Roy Leban blogs about stupid password policies over at his thisUser blog. I’ve got some good news for Roy and his readers: I’m currently making a living turning all of the things that he rants about into relics of the unenlightened past. And while I have to concede that it’s a slow uphill climb, there are some very exciting things that you can do today to start simplifying your online life.
The first one worth mentioning is a thing called OpenID, which is pretty much just single sign-on for the Internet. This is not a terribly new idea–Microsoft has been pushing for something very similar in the form of Microsoft Passport Windows Live ID for around a decade. OpenID has the added benefit that you can use it even if you’re not convinced you’d like to involve Microsoft in your online life.
In fact, you can even host your own OpenID. For example, I use the address of this very blog (http://scott.blomqui.st) as my personal OpenID. (You can see it in action in my previous comments on Roy’s blog such as here. Notice the shiny orange OpenID icon to the left of my nickname?)
If you want an OpenID, I’d suggest myVidoop. (Full disclosure: I’m the CTO of the company that built it.) We’re one of the better-known OpenID providers, and unlike the other OpenID providers, we actually have a way of making money.
The big problem with OpenID today is that there are much fewer than 20,000 sites that allow you to log in today using OpenID. Which brings us to the other neat thing about myVidoop–we provide a cross-platform browser plug-in that helps you by managing your usernames and passwords as you cruise around the web. This enables you to sign in once when you open your web browser, and then we take care of signing you in to the other sites that you visit, whether OpenID-enabled or not. (Oh, and we also use a fun alternative to passwords for signing you in to the myVidoop site, so it can literally make your life almost password-free.)
I’d be thrilled if you’d give myVidoop and our password management plug-in a try and give us your frankest feedback over on GetSatisfaction.
Finally, I’ll mention for the benefit of the web site owners in the audience, there’s an experimental Vidoop project called Email to ID. If you have a web site that would be using OpenID if only most users already had one, Email to ID is your solution. Email to ID gives every user an OpenID, and the authentication mechanism is their email. (As strange as that sounds, that’s the way things already work only less conveniently–you can reset pretty much any of your passwords by simply requesting an email, so we just made the security dependency on your email box explicit.) You can find some more detailed analysis of Email to ID at Silicon Florist.

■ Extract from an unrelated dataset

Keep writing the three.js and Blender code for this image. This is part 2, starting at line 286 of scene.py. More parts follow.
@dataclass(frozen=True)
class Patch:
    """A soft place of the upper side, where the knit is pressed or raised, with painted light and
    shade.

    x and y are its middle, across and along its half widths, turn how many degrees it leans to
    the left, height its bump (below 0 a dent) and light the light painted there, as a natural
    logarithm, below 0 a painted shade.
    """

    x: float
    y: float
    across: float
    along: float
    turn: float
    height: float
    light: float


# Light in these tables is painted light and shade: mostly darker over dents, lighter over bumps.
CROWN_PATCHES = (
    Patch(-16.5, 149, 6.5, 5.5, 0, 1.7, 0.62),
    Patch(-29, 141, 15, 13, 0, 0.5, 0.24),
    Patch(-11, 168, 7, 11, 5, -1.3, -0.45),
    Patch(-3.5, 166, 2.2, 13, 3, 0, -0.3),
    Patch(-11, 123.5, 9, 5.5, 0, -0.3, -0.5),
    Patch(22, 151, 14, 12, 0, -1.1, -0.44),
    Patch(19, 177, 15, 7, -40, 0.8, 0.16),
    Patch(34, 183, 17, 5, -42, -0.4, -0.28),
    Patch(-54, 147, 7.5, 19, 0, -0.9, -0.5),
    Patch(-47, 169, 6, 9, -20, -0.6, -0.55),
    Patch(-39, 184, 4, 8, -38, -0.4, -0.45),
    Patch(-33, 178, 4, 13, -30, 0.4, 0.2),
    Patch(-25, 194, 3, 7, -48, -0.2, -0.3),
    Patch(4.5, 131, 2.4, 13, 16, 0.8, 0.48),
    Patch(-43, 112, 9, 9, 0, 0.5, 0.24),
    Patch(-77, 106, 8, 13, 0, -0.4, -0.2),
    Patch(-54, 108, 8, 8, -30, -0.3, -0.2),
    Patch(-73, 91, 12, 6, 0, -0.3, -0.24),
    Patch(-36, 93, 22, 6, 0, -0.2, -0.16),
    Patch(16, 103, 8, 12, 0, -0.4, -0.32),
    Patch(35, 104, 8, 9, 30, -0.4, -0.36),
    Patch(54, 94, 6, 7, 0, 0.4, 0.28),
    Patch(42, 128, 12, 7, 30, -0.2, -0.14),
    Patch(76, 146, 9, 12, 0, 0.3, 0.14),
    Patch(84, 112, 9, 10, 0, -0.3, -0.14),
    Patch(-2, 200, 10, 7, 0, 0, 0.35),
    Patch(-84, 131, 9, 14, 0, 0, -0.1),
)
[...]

One thing that concerns many people about OpenID is what happens if their provider goes out of business or if they want to switch to another provider for some other reason.

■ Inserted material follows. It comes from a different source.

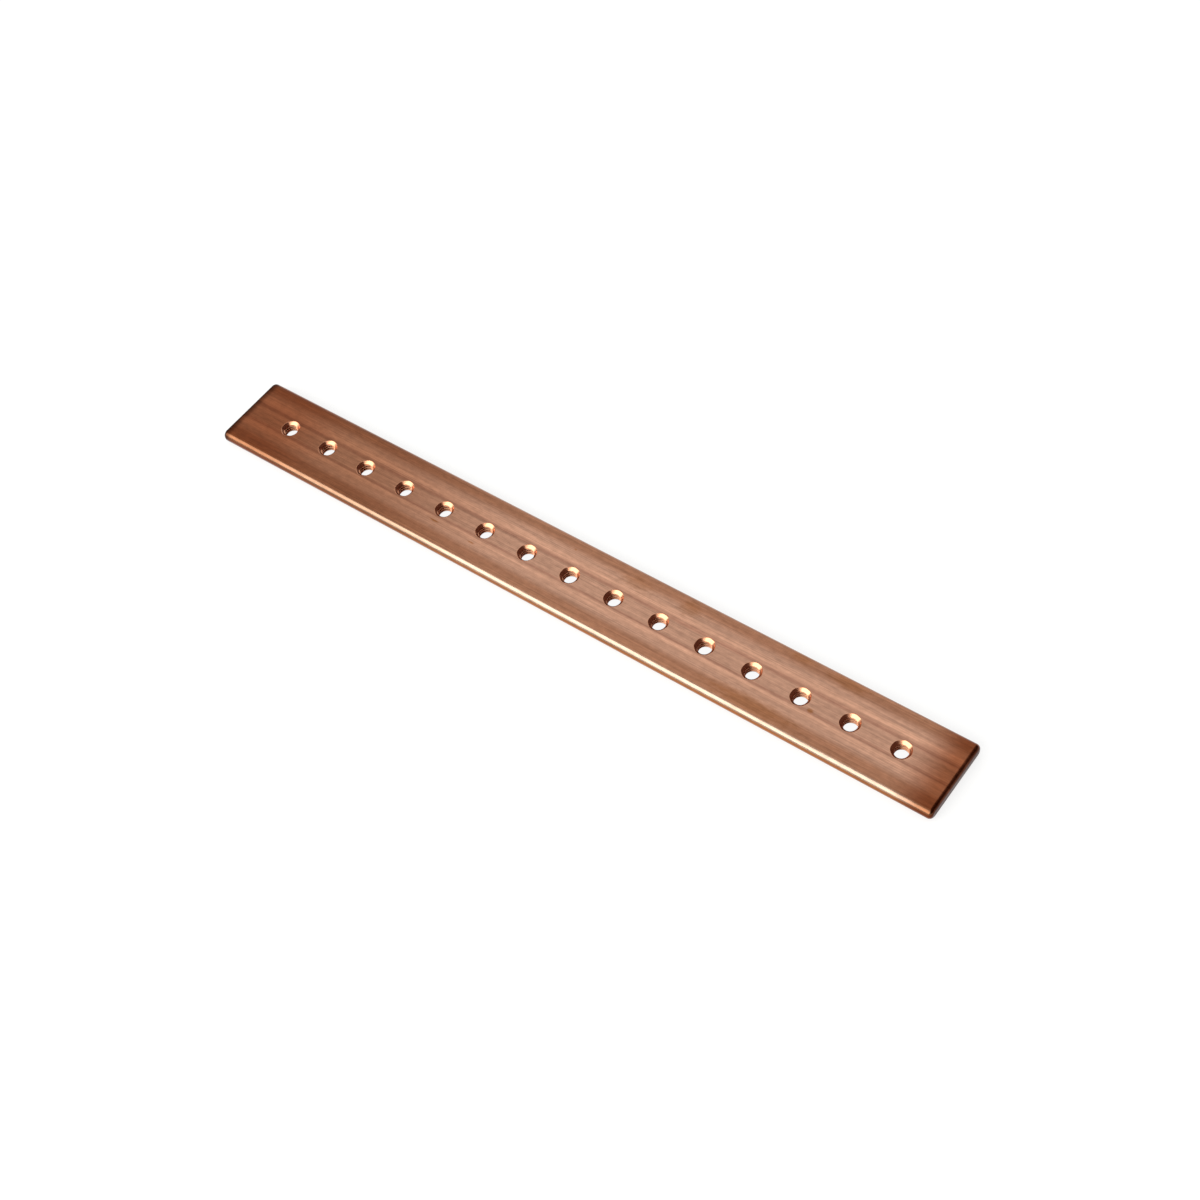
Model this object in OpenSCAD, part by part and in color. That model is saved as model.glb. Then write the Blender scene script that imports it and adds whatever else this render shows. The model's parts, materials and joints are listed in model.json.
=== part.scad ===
// Earthing bar for an equipment rack: one length of drawn copper flat with round long edges,
// cut to length, its ends and corners eased, and one row of tapped holes along the middle.
// X runs along the bar, Y across it and Z up through its thickness.
// The origin is the middle of the underside.

/* [Bar] */
// Length that the bar is cut to
bar_length = 300; // [280:1:600]
// Width of the copper flat
bar_width = 30; // [16:0.5:80]
// Thickness of the copper flat
bar_thickness = 5; // [5:0.1:12]

/* [Edges] */
// Radius drawn along the four long edges, nearly half of the thickness
edge_radius = 2.4; // [0.5:0.1:2.4]
// Radius that eases the top and bottom edges of the cut ends
end_radius = 1.5; // [0.3:0.1:2.4]
// Radius of the four corners, seen from above
corner_radius = 1.8; // [0.5:0.1:6]

/* [Tapped holes] */
// Number of tapped holes in the row
hole_count = 15; // [1:1:15]
// Distance from one hole to the next
hole_pitch = 18.5; // [9:0.5:20]
// How far the middle of the row lies from the middle of the bar, towards +X
row_offset = 1; // [-4:0.5:4]
// Bore inside the crests of the thread, for an M6 screw
bore_diameter = 4.9; // [3.3:0.1:6.5]
// Diameter of the countersink's rim on both faces
countersink_diameter = 7; // [6.6:0.1:8.5]
// Included angle of the countersinks
countersink_angle = 90; // [82:1:120]

/* [Hidden] */
$fn = 96;
// How far a cutter reaches past the face that it opens
overrun = 1;
// From the first hole of the row to the last
row_span = (hole_count - 1) * hole_pitch;
// Where the first hole lies along X
row_start = row_offset - row_span / 2;
// Radius that a countersink gains for each millimetre of its depth
countersink_slope = tan(countersink_angle / 2);
countersink_depth = (countersink_diameter - bore_diameter) / 2 / countersink_slope;

// Rectangle with round corners, centred on the origin.
module rounded_rectangle(width, height, radius) {
    square([width - 2 * radius, height], center = true);
    square([width, height - 2 * radius], center = true);
    for (x = [-1, 1], y = [-1, 1]) {
        translate([x * (width / 2 - radius), y * (height / 2 - radius)])
            circle(r = radius);
    }
}

// The drawn section, run along the bar.
module drawn_flat() {
    rotate([90, 0, 90])
        linear_extrude(bar_length, center = true)
            rounded_rectangle(bar_width, bar_thickness, edge_radius);
}

// The bar seen from its side, with the eased ends, run across the bar.
module eased_ends() {
    rotate([90, 0, 0])
        linear_extrude(bar_width, center = true)
            rounded_rectangle(bar_length, bar_thickness, end_radius);
}

// The bar seen from above, with its round corners, run through the thickness.
module eased_corners() {
    linear_extrude(bar_thickness, center = true)
        rounded_rectangle(bar_length, bar_width, corner_radius);
}

// The undrilled bar, standing on the origin's plane: what the three outlines have in common.
module blank() {
    translate([0, 0, bar_thickness / 2]) intersection() {
        drawn_flat();
        eased_ends();
        eased_corners();
    }
}

// Cone that opens a hole's mouth at the plane z = 0, from below.
module countersink_cutter() {
    translate([0, 0, -countersink_depth])
        cylinder(
            h = countersink_depth + overrun,
            r1 = bore_diameter / 2,
            r2 = countersink_diameter / 2 + overrun * countersink_slope
        );
}

// One tapped hole: the bore through the bar, and a countersink on each face.
module tapped_hole_cutter() {
    translate([0, 0, -overrun])
        cylinder(h = bar_thickness + 2 * overrun, d = bore_diameter);
    translate([0, 0, bar_thickness])
        countersink_cutter();
    mirror([0, 0, 1])
        countersink_cutter();
}

module busbar() {
    color("#a8704f") difference() {
        blank();
        for (i = [0 : hole_count - 1]) {
            translate([row_start + i * hole_pitch, 0, 0])
                tapped_hole_cutter();
        }
    }
}

busbar();
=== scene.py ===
"""Dressed model of an earthing bar for an equipment rack.

One length of drawn copper flat, with round long edges, eased ends and a row of
countersunk and tapped holes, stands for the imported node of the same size. It
lies on a pale studio floor under soft light.
"""

import json
import logging
import math
from dataclasses import dataclass
from enum import Enum, IntEnum

import bmesh
import bpy
from mathutils import Matrix, Vector


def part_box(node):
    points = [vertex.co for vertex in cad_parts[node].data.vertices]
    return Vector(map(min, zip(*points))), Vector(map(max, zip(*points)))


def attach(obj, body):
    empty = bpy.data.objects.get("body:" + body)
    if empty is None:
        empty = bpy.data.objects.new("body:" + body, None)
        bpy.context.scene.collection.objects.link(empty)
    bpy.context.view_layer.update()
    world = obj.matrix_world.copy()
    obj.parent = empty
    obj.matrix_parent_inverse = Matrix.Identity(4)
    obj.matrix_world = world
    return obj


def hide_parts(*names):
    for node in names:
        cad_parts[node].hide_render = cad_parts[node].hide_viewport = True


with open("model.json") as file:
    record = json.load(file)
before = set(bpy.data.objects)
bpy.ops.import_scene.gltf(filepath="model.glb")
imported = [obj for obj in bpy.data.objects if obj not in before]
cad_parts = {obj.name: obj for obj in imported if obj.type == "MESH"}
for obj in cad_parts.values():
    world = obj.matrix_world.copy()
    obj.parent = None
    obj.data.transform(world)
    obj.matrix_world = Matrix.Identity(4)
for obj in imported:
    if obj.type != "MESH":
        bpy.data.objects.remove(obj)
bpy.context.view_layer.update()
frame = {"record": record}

log = logging.getLogger("earthing_bar")

MM = 0.001


class Slot(Enum):
    """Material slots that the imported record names."""

    COPPER = "copper"


class Skin(IntEnum):
    """Which of the bar's two finishes a face wears, as its material index."""

    DRAWN = 0
    CUT = 1


# ---------------------------------------------------------------- materials


class PatinaAndHighlight(Enum):
    """Tones that bare copper takes under the die and under use, and a pale painted highlight for the near
    rounded edge.
    """

    POLISH_HIGHLIGHT = "#a89180"
    CLEAN = "#ba8e76"
    RUBBED = "#cc9b80"
    LINED = "#aa7c66"
    DULL = "#a47358"


class WearAndShade(Enum):
    """Tints that the tones are multiplied with towards the ends: partly tarnish from handling, partly
    painted shade, darkest as painted shade on the rounded end rims.
    """

    NONE = "#ffffff"
    HANDLED_AND_SHADED = "#d4c0b0"
    BROWNED = "#c09a80"
    RIM_SHADE = "#70503c"


def linear(colour: str) -> tuple[float, float, float, float]:
    """Turn an sRGB hex colour into the linear colour that shaders take.

    Args:
        colour: Colour as "#rrggbb".

    Returns:
        Linear red, green and blue, and an alpha of 1.
    """
    shares = [int(colour[i : i + 2], 16) / 255 for i in (1, 3, 5)]
    red, green, blue = (c / 12.92 if c <= 0.04045 else ((c + 0.055) / 1.055) ** 2.4 for c in shares)
    return red, green, blue, 1.0


def add_node(tree: bpy.types.NodeTree, kind: str, inputs: dict | None = None, **settings) -> bpy.types.Node:
    """Add one node to a tree with its settings, values and links.

    Args:
        tree: Node tree that takes the node.
        kind: Blender's type name of the node.
        inputs: Input name or index to a value, or to the output socket that feeds it.
        **settings: Properties of the node itself.

    Returns:
        The new node.
    """
    node = tree.nodes.new(kind)
    for name, value in settings.items():
        setattr(node, name, value)
    for key, value in (inputs or {}).items():
        if isinstance(value, bpy.types.NodeSocket):
            tree.links.new(value, node.inputs[key])
        else:
            node.inputs[key].default_value = value
    return node


def empty_material(name: str) -> bpy.types.Material:
    """Make a node material with no nodes in it.

    Args:
        name: Name of the material.

    Returns:
        The material, with nodes on and none of them made.
    """
    material = bpy.data.materials.new(name)
    material.use_nodes = True
    material.node_tree.nodes.clear()
    return material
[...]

At Vidoop, we believe that users deserve to always be in control of their online identity, even if it means that they’d like to switch away. We’ll let them keep their URL and change to another provider.
We recently shipped a feature that allows a user to go to the Account/Advanced tab on our site and delegate their myVidoop.com OpenID URL to the OpenID provider of their choice. For example, right now, if you type sblom.myvidoop.com in to one of your favorite OpenID relying party’s web site, you’ll see that you’re redirected to openid.xmpp.za.net.
All OpenID users should expect their OpenID providers to do the same. Please ask them to do so–even if you’re happy with them now. What if they go out of business, or if you decide that you like another provider better?
There have been some good blog conversations lately about myVidoop.com and Vidoop Secure (over at Judi Sohn’s Web Worker Daily review of myVidoop, or Carleen Hawn’s write-up over at GigaOM for example).
There are several really good questions that get asked often. I figured I’d collect them all here so that I have one place that I can point people toward the next time I encounter similar questions.
What’s the difference between Vidoop, Vidoop Secure, and myVidoop.com?
Vidoop is a Tulsa,-OK-based technology company. (We call Oklahoma the Silicon Prairie. I hear that other people call where they’re from the Silicon Prairie, too. But I think ours is the real one.)
Vidoop Secure is our authentication technology (which is available to license as an easy-to-use, low-cost, authentication technology and can be configured to provide strong two-factor security and can even completely replace passwords).
myVidoop.com is our free consumer Identity service that allows you to test-drive the Vidoop Secure technology and manage your usernames and passwords for the entire internet.
How does Vidoop Secure work?
The core of the Vidoop Secure authentication mechanism is a grid of images where each image is chosen to represent a particular category (for example, “cats” or “telephones” or “food”). When a user signs up for an account, instead of choosing a secret password, he chooses a set of 3-5 secret categories (let’s use “cars”, “boats”, and “flowers”).